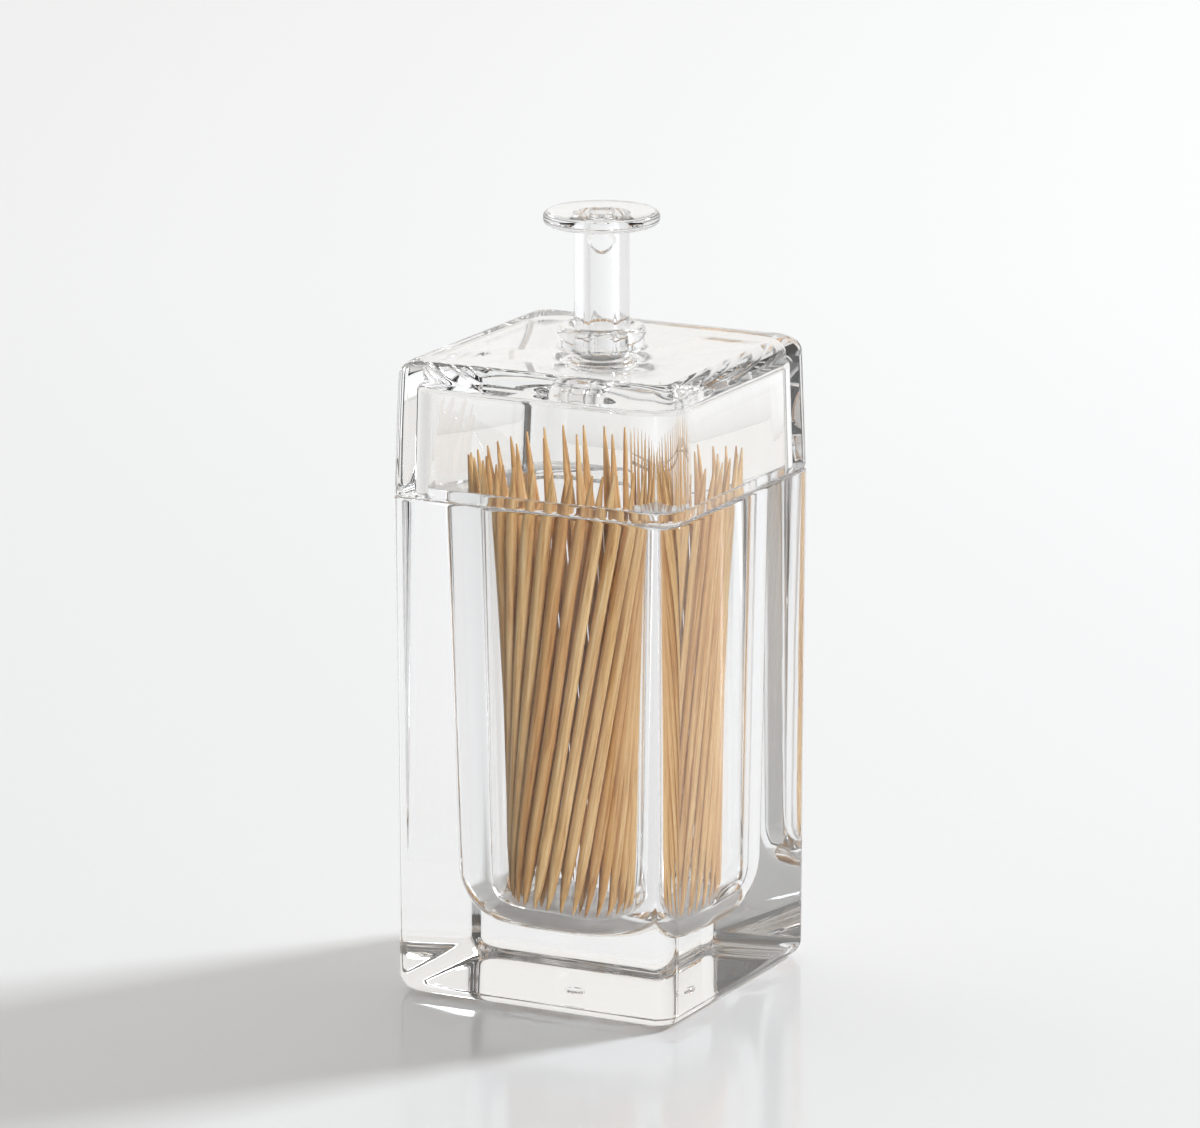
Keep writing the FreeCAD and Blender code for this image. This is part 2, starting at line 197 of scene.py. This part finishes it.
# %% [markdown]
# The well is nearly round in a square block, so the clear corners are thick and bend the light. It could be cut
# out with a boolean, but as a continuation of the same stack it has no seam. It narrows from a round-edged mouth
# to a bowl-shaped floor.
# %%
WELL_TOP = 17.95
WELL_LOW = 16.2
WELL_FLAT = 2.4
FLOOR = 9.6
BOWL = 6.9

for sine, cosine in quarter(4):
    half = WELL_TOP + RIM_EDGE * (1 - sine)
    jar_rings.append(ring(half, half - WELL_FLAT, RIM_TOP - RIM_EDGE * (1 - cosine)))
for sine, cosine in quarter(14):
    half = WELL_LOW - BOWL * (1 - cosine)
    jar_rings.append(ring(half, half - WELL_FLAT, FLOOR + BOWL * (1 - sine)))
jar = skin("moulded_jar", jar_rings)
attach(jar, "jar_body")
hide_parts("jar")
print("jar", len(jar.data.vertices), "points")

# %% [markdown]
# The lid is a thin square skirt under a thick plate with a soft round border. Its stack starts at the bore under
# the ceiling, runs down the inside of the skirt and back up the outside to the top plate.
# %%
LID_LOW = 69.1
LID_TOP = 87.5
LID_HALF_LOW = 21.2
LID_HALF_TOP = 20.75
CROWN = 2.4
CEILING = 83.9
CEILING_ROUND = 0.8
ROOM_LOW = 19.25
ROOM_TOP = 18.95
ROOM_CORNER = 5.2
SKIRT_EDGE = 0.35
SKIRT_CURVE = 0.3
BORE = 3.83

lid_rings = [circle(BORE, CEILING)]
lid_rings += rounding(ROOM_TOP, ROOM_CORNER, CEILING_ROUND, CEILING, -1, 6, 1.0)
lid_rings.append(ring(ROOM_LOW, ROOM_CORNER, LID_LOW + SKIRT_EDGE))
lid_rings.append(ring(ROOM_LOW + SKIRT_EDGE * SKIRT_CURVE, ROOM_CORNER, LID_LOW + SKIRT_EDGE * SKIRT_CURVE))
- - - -
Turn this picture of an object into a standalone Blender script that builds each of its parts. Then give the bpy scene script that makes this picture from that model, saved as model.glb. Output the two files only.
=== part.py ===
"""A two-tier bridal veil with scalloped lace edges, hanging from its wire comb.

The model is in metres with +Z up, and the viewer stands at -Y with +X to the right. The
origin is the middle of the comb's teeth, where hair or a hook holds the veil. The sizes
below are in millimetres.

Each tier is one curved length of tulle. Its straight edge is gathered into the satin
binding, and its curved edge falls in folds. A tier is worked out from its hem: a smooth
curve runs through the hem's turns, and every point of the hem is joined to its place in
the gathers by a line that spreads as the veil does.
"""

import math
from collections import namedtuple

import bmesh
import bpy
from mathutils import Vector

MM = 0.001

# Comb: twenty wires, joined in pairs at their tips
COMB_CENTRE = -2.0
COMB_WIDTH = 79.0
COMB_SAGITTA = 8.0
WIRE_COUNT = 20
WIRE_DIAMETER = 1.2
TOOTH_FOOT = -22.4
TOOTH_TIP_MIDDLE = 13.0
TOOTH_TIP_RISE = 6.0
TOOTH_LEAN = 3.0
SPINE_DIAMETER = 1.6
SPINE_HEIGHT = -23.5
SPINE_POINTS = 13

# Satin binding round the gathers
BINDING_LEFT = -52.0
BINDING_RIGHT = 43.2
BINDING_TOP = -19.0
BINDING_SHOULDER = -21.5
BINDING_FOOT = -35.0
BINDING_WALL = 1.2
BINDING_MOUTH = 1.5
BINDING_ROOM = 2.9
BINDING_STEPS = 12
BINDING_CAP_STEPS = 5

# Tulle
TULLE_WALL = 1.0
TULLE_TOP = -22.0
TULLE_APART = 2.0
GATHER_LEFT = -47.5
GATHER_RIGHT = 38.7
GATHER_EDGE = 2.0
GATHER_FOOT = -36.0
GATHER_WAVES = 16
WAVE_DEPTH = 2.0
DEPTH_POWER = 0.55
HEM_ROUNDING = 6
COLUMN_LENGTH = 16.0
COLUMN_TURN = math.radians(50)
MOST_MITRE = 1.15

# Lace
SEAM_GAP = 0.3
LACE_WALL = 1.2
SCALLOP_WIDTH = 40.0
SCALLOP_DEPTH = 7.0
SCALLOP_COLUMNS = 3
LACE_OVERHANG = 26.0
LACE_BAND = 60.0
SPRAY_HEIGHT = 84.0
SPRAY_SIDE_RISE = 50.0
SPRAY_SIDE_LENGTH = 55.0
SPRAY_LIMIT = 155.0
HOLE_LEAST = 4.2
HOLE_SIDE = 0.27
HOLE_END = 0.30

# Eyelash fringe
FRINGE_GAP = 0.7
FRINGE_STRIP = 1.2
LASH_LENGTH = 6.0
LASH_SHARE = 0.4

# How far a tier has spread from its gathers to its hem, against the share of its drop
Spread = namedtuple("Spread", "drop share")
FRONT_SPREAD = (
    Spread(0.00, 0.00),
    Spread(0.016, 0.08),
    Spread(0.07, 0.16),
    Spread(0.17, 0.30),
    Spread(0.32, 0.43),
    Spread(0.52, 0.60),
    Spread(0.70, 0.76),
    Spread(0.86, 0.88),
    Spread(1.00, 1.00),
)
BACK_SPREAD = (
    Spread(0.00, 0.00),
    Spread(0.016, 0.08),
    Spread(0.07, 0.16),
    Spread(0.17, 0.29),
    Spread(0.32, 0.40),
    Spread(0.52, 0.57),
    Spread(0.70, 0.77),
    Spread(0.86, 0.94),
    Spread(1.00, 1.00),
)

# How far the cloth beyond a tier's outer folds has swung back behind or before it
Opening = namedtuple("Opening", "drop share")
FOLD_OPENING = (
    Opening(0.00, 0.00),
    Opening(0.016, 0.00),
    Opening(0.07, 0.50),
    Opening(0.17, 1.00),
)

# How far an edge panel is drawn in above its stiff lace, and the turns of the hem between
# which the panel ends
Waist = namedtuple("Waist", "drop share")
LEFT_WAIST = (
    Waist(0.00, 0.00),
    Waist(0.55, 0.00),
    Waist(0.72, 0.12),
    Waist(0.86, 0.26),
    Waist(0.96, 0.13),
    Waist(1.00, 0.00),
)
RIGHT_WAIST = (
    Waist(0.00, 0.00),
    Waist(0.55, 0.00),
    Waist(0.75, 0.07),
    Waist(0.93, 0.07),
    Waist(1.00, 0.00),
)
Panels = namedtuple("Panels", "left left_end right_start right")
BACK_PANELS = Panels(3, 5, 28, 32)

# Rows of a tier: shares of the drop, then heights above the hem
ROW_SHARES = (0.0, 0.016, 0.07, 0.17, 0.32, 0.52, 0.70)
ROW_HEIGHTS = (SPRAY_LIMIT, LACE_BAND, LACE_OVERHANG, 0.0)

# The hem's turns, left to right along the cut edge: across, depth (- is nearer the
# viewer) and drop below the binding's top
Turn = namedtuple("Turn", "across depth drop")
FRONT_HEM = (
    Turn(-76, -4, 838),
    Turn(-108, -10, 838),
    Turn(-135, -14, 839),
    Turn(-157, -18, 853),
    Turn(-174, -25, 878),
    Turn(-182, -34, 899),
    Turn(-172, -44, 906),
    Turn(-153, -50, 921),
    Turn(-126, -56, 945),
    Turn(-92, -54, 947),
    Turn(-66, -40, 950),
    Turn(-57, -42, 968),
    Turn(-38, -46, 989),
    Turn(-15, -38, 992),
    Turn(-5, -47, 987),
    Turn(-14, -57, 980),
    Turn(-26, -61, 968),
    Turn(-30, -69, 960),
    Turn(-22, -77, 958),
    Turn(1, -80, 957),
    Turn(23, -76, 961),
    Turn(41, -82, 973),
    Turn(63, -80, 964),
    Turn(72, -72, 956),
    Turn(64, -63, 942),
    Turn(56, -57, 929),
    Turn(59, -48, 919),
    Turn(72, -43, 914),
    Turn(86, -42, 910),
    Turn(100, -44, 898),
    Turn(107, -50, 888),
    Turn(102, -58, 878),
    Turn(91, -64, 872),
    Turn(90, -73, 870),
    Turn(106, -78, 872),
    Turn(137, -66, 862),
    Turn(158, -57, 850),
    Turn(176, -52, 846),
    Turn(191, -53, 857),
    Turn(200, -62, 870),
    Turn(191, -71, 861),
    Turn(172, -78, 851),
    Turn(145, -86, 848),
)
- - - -
Of the lines above, extract only those from the line with "Keep writing the" to the line with "BORE = 3.83", both included, exactly as written.

▸ Result of this task
Keep writing the FreeCAD and Blender code for this image. This is part 2, starting at line 197 of scene.py. This part finishes it.
# %% [markdown]
# The well is nearly round in a square block, so the clear corners are thick and bend the light. It could be cut
# out with a boolean, but as a continuation of the same stack it has no seam. It narrows from a round-edged mouth
# to a bowl-shaped floor.
# %%
WELL_TOP = 17.95
WELL_LOW = 16.2
WELL_FLAT = 2.4
FLOOR = 9.6
BOWL = 6.9

for sine, cosine in quarter(4):
    half = WELL_TOP + RIM_EDGE * (1 - sine)
    jar_rings.append(ring(half, half - WELL_FLAT, RIM_TOP - RIM_EDGE * (1 - cosine)))
for sine, cosine in quarter(14):
    half = WELL_LOW - BOWL * (1 - cosine)
    jar_rings.append(ring(half, half - WELL_FLAT, FLOOR + BOWL * (1 - sine)))
jar = skin("moulded_jar", jar_rings)
attach(jar, "jar_body")
hide_parts("jar")
print("jar", len(jar.data.vertices), "points")

# %% [markdown]
# The lid is a thin square skirt under a thick plate with a soft round border. Its stack starts at the bore under
# the ceiling, runs down the inside of the skirt and back up the outside to the top plate.
# %%
LID_LOW = 69.1
LID_TOP = 87.5
LID_HALF_LOW = 21.2
LID_HALF_TOP = 20.75
CROWN = 2.4
CEILING = 83.9
CEILING_ROUND = 0.8
ROOM_LOW = 19.25
ROOM_TOP = 18.95
ROOM_CORNER = 5.2
SKIRT_EDGE = 0.35
SKIRT_CURVE = 0.3
BORE = 3.83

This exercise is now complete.